Quite like the Purvanchalis, which helped the BJP win in 11 of the 14 constituencies dominated by them.
Consequently, handpicking Pankaj Singh was killing two birds with one stone: a signal to the voters in Delhi as well as Bihar where the elections are due later in the year. Singh is, both, a Purvanchali and Thakur face and by that measure he simultaneously ticks two boxes at one go.
The Purvanchali voters make up for 30 percent of the city’s electorate. In 2015 and 2020, this electorate had played a key role in AAP’s landslide victory. This time around it has shifted to the BJP.
For record, Prime Minister Modi in his victory speech had specifically thanked the Purvanchalis for their electoral support.
As for the Dalits, it is for the first time that they rallied around the BJP in Delhi. Of the 12 reserved seats, the BJP claimed four in this election: enough for the BJP to include Ravinder Indraj Singh in the Cabinet. By caste, Singh is a Dalit.
The inclusion of Kapil Mishra, a Brahmin, also helped tick the caste box. That Delhi is BJP’s prize catch is a given.
The Party has returned to power in the Capital city after 27 years.
Between 1993 and 1998 when it was in power, it saw three Chief Ministers: Madan Lal Khurana who stepped down after 27 months after allegations of corruption; Sahib Singh Verma, who was replaced after 31 months because he failed to control onion prices in Delhi; and Sushma Swaraj, who had the distinction of being Delhi’s first woman Chief Minister, though only for 52 days.
Incidentally, both Khurana and Verma’s sons contested the recent Delhi elections and won their respective seats: Harish Khurana from Moti Nagar and Parvesh Singh Verma from New Delhi.
Swaraj’s daughter, Bansuri, is a familiar face given that she is an MP from New Delhi. She had campaigned vigorously for the Party in the recently concluded assembly elections. This time around, the BJP won, rather swept, the polls with 48 seats in its kitty against AAP’s 22 in the 70-member Assembly.
The Congress lost power in 2013 after a dream run for 15 years under Chief Minister Sheila Dikshit. In the three assembly elections that followed in 2015, 2020 and 2025 it secured a zero.
While on numbers, there is an interesting aside. At the national level, Gupta is currently the second woman Chief Minister in the country, after Mamata Banerjee in West Bengal.
As for Delhi, she is the Capital’s ninth Chief Minister across gender but the fourth woman to be sworn in to head Delhi.
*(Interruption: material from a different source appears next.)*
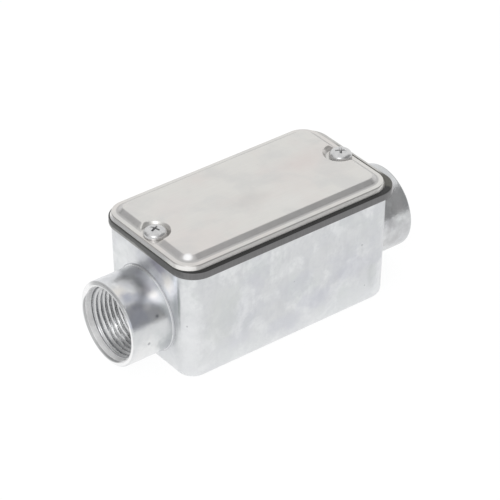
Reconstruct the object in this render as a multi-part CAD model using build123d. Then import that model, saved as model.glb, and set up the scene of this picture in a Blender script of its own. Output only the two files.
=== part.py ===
from build123d import *
import math
import os

# Straight-through conduit body for three-quarter inch pipe: a cast body with a threaded hub at each end,
# a rubber gasket on its rim, a stamped cover and two cross-recess screws.
# Millimetres. X runs along the two hubs, Z is up, and the origin is at the middle of the flat underside.

# Cast body
body_length = 91.8
body_width = 49.6
body_height = 44.0
body_corner = 7.8
casting_draft = 1.4
wall = 2.8
floor_thickness = 3.0
underside_round = 3.1
chamber_round = 2.0

# A small quarter round is drawn as this many flats
round_flats = 2

# Pipe hubs, one at each end on the same axis
hub_height = 19.7
hub_length = 16.8
hub_radius = 15.9
hub_root_fillet = 0.6
hub_root_overlap = 0.3
hub_lip_round = 0.5
mouth_radius = 14.3
mouth_chamfer = 0.5
lead_in_radius = 13.8
lead_in_depth = 3.0
thread_root_radius = 13.3
thread_depth = 16.2
throat_radius = 10.3
throat_round = 1.4

# Screws, and the bosses that take them
screw_inset = 4.9
screw_radius = 1.75
screw_length = 12.7
screw_tip_chamfer = 0.4
head_radius = 4.15
head_height = 2.5
head_round = 1.3
recess_width = 1.1
recess_span = 4.6
recess_depth = 1.5
left_recess_turn = 20.0
right_recess_turn = 55.0
boss_radius = 4.4
tapped_clearance = 0.05
tapped_spare_depth = 1.4

# Gasket
gasket_end_overhang = 1.6
gasket_side_overhang = 1.45
gasket_corner = 9.2
gasket_thickness = 2.8
gasket_inner_lip = 1.2
gasket_end_shift = 0.4
gasket_side_shift = -0.65
gasket_hole_radius = 2.8

# Stamped cover
cover_end_step = 1.6
cover_side_step = 1.55
cover_corner = 7.9
cover_sheet = 1.0
cover_shift = -0.6
cover_hole_radius = 2.8
rim_height = 1.8
rim_flare = 25.0
rim_bend = 0.4
flange_width = 3.5
panel_height = 1.9
panel_slope = 1.4
panel_round = 0.5
screw_well_radius = 4.9

# Places worked out from the sizes above
gasket_length = body_length + 2 * gasket_end_overhang
gasket_width = body_width + 2 * gasket_side_overhang
cover_length = gasket_length - 2 * cover_end_step
cover_width = gasket_width - 2 * cover_side_step
rim_top = body_height
gasket_top = rim_top + gasket_thickness
flange_top = gasket_top + rim_height
screw_x = body_length / 2 - screw_inset
draft_rate = math.tan(math.radians(casting_draft))
end_wall_x = body_length / 2 - (rim_top - hub_height) * draft_rate
mouth_x = end_wall_x + hub_length
thread_end_x = mouth_x - thread_depth
bell_radius = throat_radius + throat_round
throat_inner_x = end_wall_x - wall - bell_radius * draft_rate
tapped_bottom = flange_top - screw_length - tapped_spare_depth
flare_rate = math.tan(math.radians(rim_flare))
rim_foot = cover_sheet / math.cos(math.radians(rim_flare))
hub_axis = Axis((0, 0, hub_height), (1, 0, 0))


def drafted_block(length, width, corner, top, depth):
    """Rounded rectangular block that narrows downwards by the casting's draft."""
    outline = RectangleRounded(length, width, corner)
    return Pos(0, 0, top) * extrude(outline, -depth, taper=casting_draft)


def level_edges(shape, height):
    """The edges that lie level at one height."""
    found = []
    for edge in shape.edges():
        box = edge.bounding_box()
        if abs(box.min.Z - height) < 0.001 and abs(box.max.Z - height) < 0.001:
            found.append(edge)
    return found


def upright_bar(x, radius, low, high):
    """Upright round bar on the centre line, between two heights."""
    return Pos(x, 0, low) * extrude(Circle(radius), high - low)


def quarter_points(start, corner, end):
    """Points along the quarter round from start to end whose tangents meet at the corner."""
    centre = start + end - corner
    points = []
    for step in range(round_flats + 1):
        turn = math.radians(90 * step / round_flats)
        points.append(centre + (start - centre) * math.cos(turn) + (end - centre) * math.sin(turn))
    return points


def turned(points, axis):
    """Solid of revolution of a closed outline given by its corners."""
    outline = make_face(Polyline(*points, close=True))
    return revolve(outline, axis)


def on_hub(x, radius):
    """Point on the right-hand hub's section, at a distance from the hub's axis."""
    return Vector(x, 0, hub_height + radius)


def both_ends(right_hand):
    """The right-hand form together with its mirror image at the other end."""
    return right_hand + mirror(right_hand, Plane.YZ)


def screw_boss():
    """Drafted boss over the throat that hangs from the rim and runs into the right-hand end wall."""
    outline = Circle(boss_radius) + Pos(wall, 0) * Rectangle(2 * wall, 2 * boss_radius)
    return Pos(screw_x, 0, rim_top) * extrude(outline, hub_height - rim_top, taper=-casting_draft)


def chamber_form():
    """Hollow that the core leaves: a drafted pocket round the two screw bosses in its ends."""
    pocket = drafted_block(body_length - 2 * wall, body_width - 2 * wall, body_corner - wall,
                           rim_top, body_height - floor_thickness)
    pocket = chamfer(level_edges(pocket, floor_thickness), chamber_round)
    return pocket - both_ends(screw_boss())


def hub_form():
    """The outside of the right-hand hub, from inside the end wall to its rounded lip."""
    lip = quarter_points(on_hub(mouth_x, hub_radius - hub_lip_round), on_hub(mouth_x, hub_radius),
                         on_hub(mouth_x - hub_lip_round, hub_radius))
    foot_x = end_wall_x - wall
    return turned([on_hub(foot_x, 0), on_hub(mouth_x, 0), *lip, on_hub(foot_x, hub_radius)], hub_axis)


def hub_root():
    """The fillet where the right-hand hub leaves the drafted end wall, as one flat square to that wall.
    The flat runs on into the hub, so that the two surfaces cross."""
    seat = Plane((end_wall_x, 0, hub_height), x_dir=(0, 1, 0), z_dir=(1, 0, -draft_rate))
    foot = Vector(hub_radius + hub_root_fillet, 0, 0)
    tip = foot + Vector(-1, 0, 1) * (hub_root_fillet + hub_root_overlap)
    buried = Vector(0, 0, -wall / 2)
    return seat * turned([buried, foot + buried, foot, tip, Vector(0, 0, tip.Z)], Axis.Z)


def bore_form():
    """What the tools cut in the right-hand hub: chamfered mouth, lead-in, thread wall and belled throat."""
    inner_x = screw_x - 2 * boss_radius
    outer_bell = quarter_points(on_hub(thread_end_x, bell_radius), on_hub(thread_end_x, throat_radius),
                                on_hub(thread_end_x - throat_round, throat_radius))
    inner_bell = quarter_points(on_hub(throat_inner_x + throat_round, throat_radius),
                                on_hub(throat_inner_x, throat_radius), on_hub(throat_inner_x, bell_radius))
    return turned([on_hub(inner_x, 0), on_hub(mouth_x, 0), on_hub(mouth_x, mouth_radius),
                   on_hub(mouth_x - mouth_chamfer, lead_in_radius),
                   on_hub(mouth_x - lead_in_depth, thread_root_radius),
                   on_hub(thread_end_x, thread_root_radius), *outer_bell, *inner_bell,
                   on_hub(inner_x, bell_radius)], hub_axis)


def cast_body():
    """The one-piece casting: drafted box, two hubs, chamber, screw bosses and belled throats."""
    box = drafted_block(body_length, body_width, body_corner, rim_top, body_height)
    box = fillet(level_edges(box, 0), underside_round)
    outside = box + both_ends(hub_form() + hub_root())
    casting = outside - chamber_form() - both_ends(bore_form())
    tapped_hole = upright_bar(screw_x, screw_radius + tapped_clearance, tapped_bottom, rim_top)
    return casting - both_ends(tapped_hole)


def gasket_ring():
    """Flat rubber ring that overhangs the rim, with a lobe and a hole for each screw."""
    window_length = body_length - 2 * wall - 2 * gasket_inner_lip
    window_width = body_width - 2 * wall - 2 * gasket_inner_lip
    window = RectangleRounded(window_length, window_width, body_corner - wall - gasket_inner_lip)
    lobe = Circle(boss_radius + gasket_inner_lip)
    hole = Circle(gasket_hole_radius)
    for side in (-screw_x, screw_x):
        window = window - Pos(side, 0) * lobe + Pos(side, 0) * hole
    outline = RectangleRounded(gasket_length, gasket_width, gasket_corner) - window
    return Pos(gasket_end_shift, gasket_side_shift, rim_top) * extrude(outline, gasket_thickness)


def cover_slab(inset, low, high, drawn_in):
    """Slab of the cover's outline, inset all round, that draws in further towards its top."""
    outline = RectangleRounded(cover_length - 2 * inset, cover_width - 2 * inset, cover_corner - inset)
    lean = math.degrees(math.atan2(drawn_in, high - low))
    return Pos(0, 0, low) * extrude(outline, high - low, taper=lean)


def raised_panel(inset, low):
    """The raised middle of the cover, with its sloping sides and the well round each screw."""
    slope_angle = math.atan2(panel_height, panel_slope)
    foot_inset = inset * math.tan(slope_angle / 2)
    panel = cover_slab(flange_width + foot_inset, low, low + panel_height, panel_slope)
    slope_taper = 90 - math.degrees(slope_angle)
    well = extrude(Circle(screw_well_radius + foot_inset), panel_height, taper=-slope_taper)
    for side in (-screw_x, screw_x):
        panel = panel - Pos(side, 0, low) * well
    return panel


def stamped_cover():
    """Sheet cover with a flared rim, a raised panel and a well for each screw head."""
    bend_start = rim_height - rim_bend
    bend_inset = bend_start * flare_rate
    outside = cover_slab(0, 0, bend_start, bend_inset)
    outside = outside + cover_slab(bend_inset, bend_start, rim_height, rim_bend)
    panel = raised_panel(0, rim_height)
    outside = outside + chamfer(level_edges(panel, rim_height + panel_height), panel_round)
    inner_height = rim_height - cover_sheet
    underside = cover_slab(rim_foot, 0, inner_height, inner_height * flare_rate)
    underside = underside + raised_panel(cover_sheet, inner_height)
    sheet = outside - underside
    for side in (-screw_x, screw_x):
        sheet = sheet - upright_bar(side, cover_hole_radius, 0, rim_height)
    return Pos(cover_shift, 0, gasket_top) * sheet


def cover_screw(x, recess_turn):
    """Pan-head screw with a cross recess, seated on the cover's flange."""
    rounding = quarter_points(Vector(head_radius, 0, head_height - head_round),
                              Vector(head_radius, 0, head_height),
                              Vector(head_radius - head_round, 0, head_height))
    head = turned([Vector(0, 0, 0), Vector(head_radius, 0, 0), *rounding, Vector(0, 0, head_height)], Axis.Z)
    wing = Rectangle(recess_span, recess_width)
    cross = extrude(wing + Rot(0, 0, 90) * wing, -recess_depth)
    head = head - Pos(0, 0, head_height) * Rot(0, 0, recess_turn) * cross
    shank = Pos(0, 0, -screw_length) * extrude(Circle(screw_radius), screw_length)
    shank = chamfer(level_edges(shank, -screw_length), screw_tip_chamfer)
    return Pos(x, 0, flange_top) * (head + shank)


pieces = {
    "conduit_body": cast_body(),
    "gasket": gasket_ring(),
    "cover": stamped_cover(),
    "left_screw": cover_screw(-screw_x, left_recess_turn),
    "right_screw": cover_screw(screw_x, right_recess_turn),
}

os.makedirs("parts", exist_ok=True)
for name, piece in pieces.items():
    export_step(piece, f"parts/{name}.step")
    print(name, round(piece.volume, 1), len(piece.solids()))
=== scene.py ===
# %% [markdown]
# A conduit body is a small metal box in a run of electrical pipe. The box is one aluminium casting
# with a threaded hub at each end. A rubber gasket lies on its rim, and a stamped sheet cover is held
# down by two screws.
#
# The measured parts come from a fixed frame, in metres. This lesson dresses them: it gives the cover
# its soft stamped bends, cuts the threads and builds a finish for each metal and for the rubber.
#
# The frame is loaded first.

# %% Load the measured parts
import math

import bmesh
import bpy
import numpy as np
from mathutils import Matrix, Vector


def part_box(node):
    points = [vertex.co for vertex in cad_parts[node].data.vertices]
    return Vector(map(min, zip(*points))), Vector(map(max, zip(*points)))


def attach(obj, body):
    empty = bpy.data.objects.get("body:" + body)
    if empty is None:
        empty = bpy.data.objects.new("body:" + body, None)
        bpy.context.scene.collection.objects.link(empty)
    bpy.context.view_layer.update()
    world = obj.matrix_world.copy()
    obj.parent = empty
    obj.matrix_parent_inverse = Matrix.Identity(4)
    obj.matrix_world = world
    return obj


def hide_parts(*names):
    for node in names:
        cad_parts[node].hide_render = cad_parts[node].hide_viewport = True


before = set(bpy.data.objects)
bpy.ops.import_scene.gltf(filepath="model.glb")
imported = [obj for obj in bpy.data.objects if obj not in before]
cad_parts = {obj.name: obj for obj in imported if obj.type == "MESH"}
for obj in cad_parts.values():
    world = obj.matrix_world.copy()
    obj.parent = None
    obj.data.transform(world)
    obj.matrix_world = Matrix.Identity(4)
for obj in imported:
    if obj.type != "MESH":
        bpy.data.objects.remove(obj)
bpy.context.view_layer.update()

print("parts:", sorted(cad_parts))

# %% [markdown]
# The camera comes next, so that every later choice can be judged from one place. A long lens far
# from the object keeps its edges nearly parallel, as in a catalogue picture. It is aimed by a turn
# round the vertical, a height above the floor and a point to look at.

# %% Camera
def placed(name, data):
    """New object in the scene, with its camera, lamp or mesh."""
    thing = bpy.data.objects.new(name, data)
    bpy.context.scene.collection.objects.link(thing)
    return thing


azimuth = math.radians(-37.65)
elevation = math.radians(34.30)
look_at = Vector((0.02152, 0.02775, 0.00098))
camera_distance = 1.0348
towards_camera = Vector((math.sin(azimuth) * math.cos(elevation),
                         -math.cos(azimuth) * math.cos(elevation),
                         math.sin(elevation)))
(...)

Across Parties, she succeeds BJP’s Sushma Swaraj, Congress’ Sheila Dikshit and Aam Aadmi Party’s Atishi in that order.
As far as BJP goes, she is the Party’s second Chief Minister after Sushma Swaraj.
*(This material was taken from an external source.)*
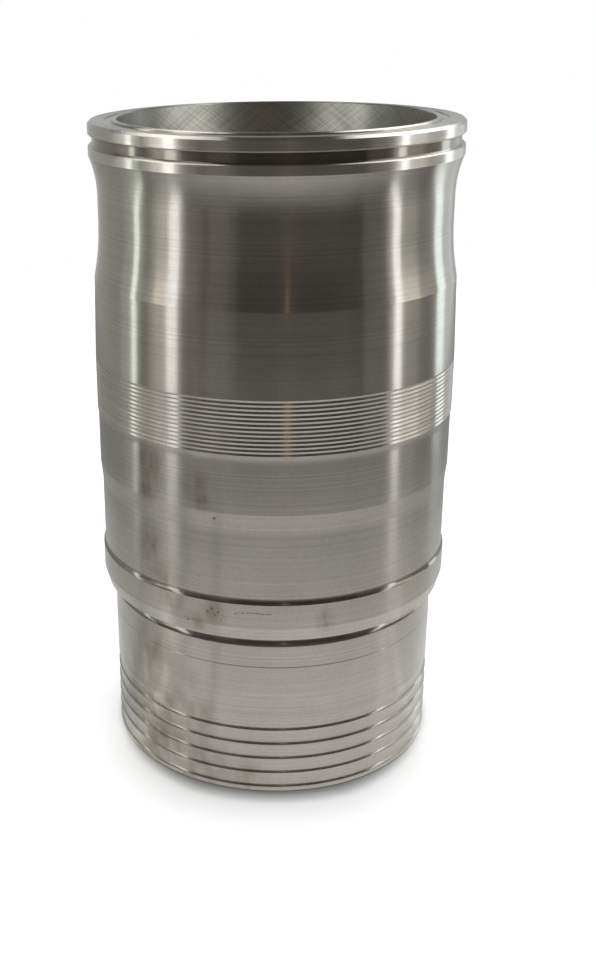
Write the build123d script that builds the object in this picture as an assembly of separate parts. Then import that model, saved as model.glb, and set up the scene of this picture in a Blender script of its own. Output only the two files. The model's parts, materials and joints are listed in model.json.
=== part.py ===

That Gupta has hit the ground running is evident from the fact that within hours of taking over she held her first Cabinet meeting following which she made key announcements, including the decision to table CAG reports; implementing the Centre’s flagship health insurance scheme; and the promised financial assistance to women.
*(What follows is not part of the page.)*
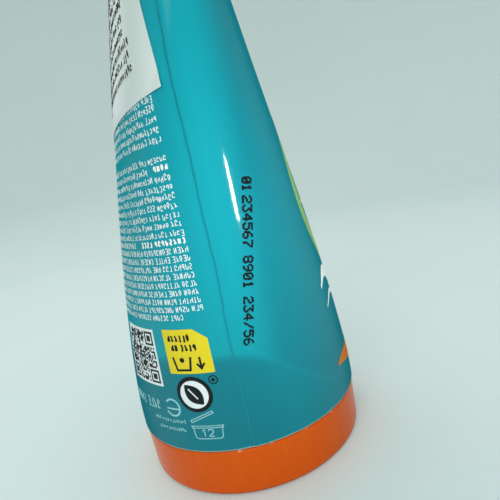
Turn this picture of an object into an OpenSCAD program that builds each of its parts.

Having said that, it would also be good politics if the BJP builds on the strengths of AAP and its welfare schemes rather than demolishing everything that has the stamp of its adversary. It is time for the Party to rise above petty and partisan politics and focus on the welfare of those who voted it in with hope and optimism. Given BJP’s impressive tally, its Time starts now, so to speak.